A poda foi criminosa por dois motivos: a violência do fato em si e a grave consequência. O ninho que abrigava o filhote de bem-te-vi veio ao chão com galhas e lágrimas da cajazeira depenada. Uma pena...
Eis que sai do morno aconchego uma coisinha de asa e cauda, com mancha amarela no papo, assustada, olhinhos brilhando sem entender nada. Os pais aflitos piavam de um lado pro outro numa algazarra sonora, em sinais de alerta e protesto. E agora?
Os passarinhos filhotes dependem visceralmente dos pais, que os protegem, alimentam e não os largam enquanto não adquirem vida própria. Nisso até que se parecem com os humanos de bom senso, que dividem justa e igualmente as responsabilidades sobre os rebentos.
Preocupações e deveres compartilhados, mãos à obra! Logo, logo, “dona bem-te-vi” trazia uma minhoca de bico a bico para o “Silvinho”. De longe, o pai sondava os perigos da área e constatava, aflito, a vulnerabilidade da situação. Era um problema.
Felizmente há no mundo quem sublime bichos e plantas como a si e aos seus. E o grau de evolução da humanidade se mede pelo respeito à Natureza. Enquanto alguém se julgar superior a qualquer ser que tem vida, continuará longe de entender o valor da existência e da Criação Divina.
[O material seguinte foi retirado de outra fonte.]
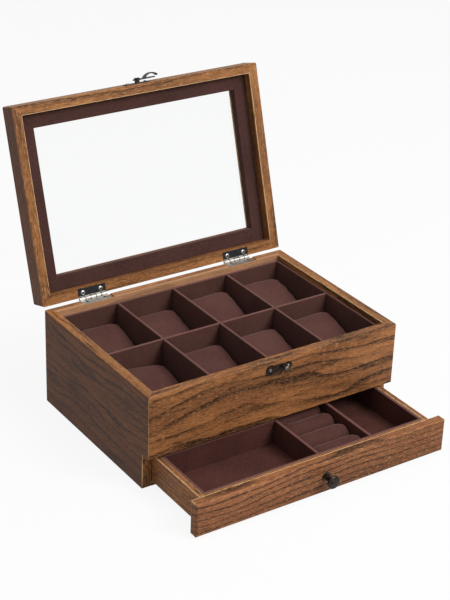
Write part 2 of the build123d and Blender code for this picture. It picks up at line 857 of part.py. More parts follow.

Meu amigo companheiro que nutre um amor admirável pelos seres inocentes e indefesos deste planeta logo achou um galho seguro para o “Silvinho”. Pronto, pelo menos lá no pé de cereja-da-praia ele podia ver e ser alvo de proteção dos pais, que não paravam de trocar sonoramente suas ideias e cuidados a respeito da afligente condição do bem-te-vinho.
Com o crepúsculo veio a preocupação. A demora das estrelas prenunciava chuva, e à noite todos os gatos, além de pardos, podem estar famintos. E, pouco mais, Silvinho estava muito bem acomodado numa caixa de papelão no quarto de depósito. Podia dormir tranquilo. E tranquilos também pareciam ter ficado os seus pais, decerto abrigados nalgum galho ali por perto.
O fato foi a primeira lembrança ao acordarmos, manhã cedo. Pulamos da cama direto para vê-lo. Pela brecha, avistavam-se os olhinhos bem abertos, cheio de vida, que me tiraram o sono. Enfim, era uma nova jornada.
Assim foram as manhãs seguintes. Silvinho pra dentro, Silvinho pra fora, “cuidado com o gato”, “olha a chuva”, “traz ele pra caixa”, "vê se ele comeu". Puxa!... tá todo molhado, vamos colocar uma lâmpada para aquecê-lo”. E o danadinho já fazia parte do nosso cotidiano.
Certa manhã, de volta após comer várias minhocas trazidas pelo bico de “dona bem-te-vi”, Silvinho parecia ter ganhado mais força e começou a ensaiar vôos de adulto, alçando galhos cada vez mais altos. Já era difícil enxergá-lo no topo da cajazeira, sempre acompanhado de perto pelo “Sr. Bem-te-vi”.
Mais um crepúsculo e menos uma preocupação. Entretanto, na hora de buscá-lo, quem achou? Nada, nem na sombra do último galho. Juntamos os quatro olhos catando-o por entre as estrelas que já surgiam, e não mais o vimos.
Com os olhos no céu, sem entender direito o que havia acontecido, meu amigo dizia: “Calma, ele agora é do mundo!... Bem-te-vimos.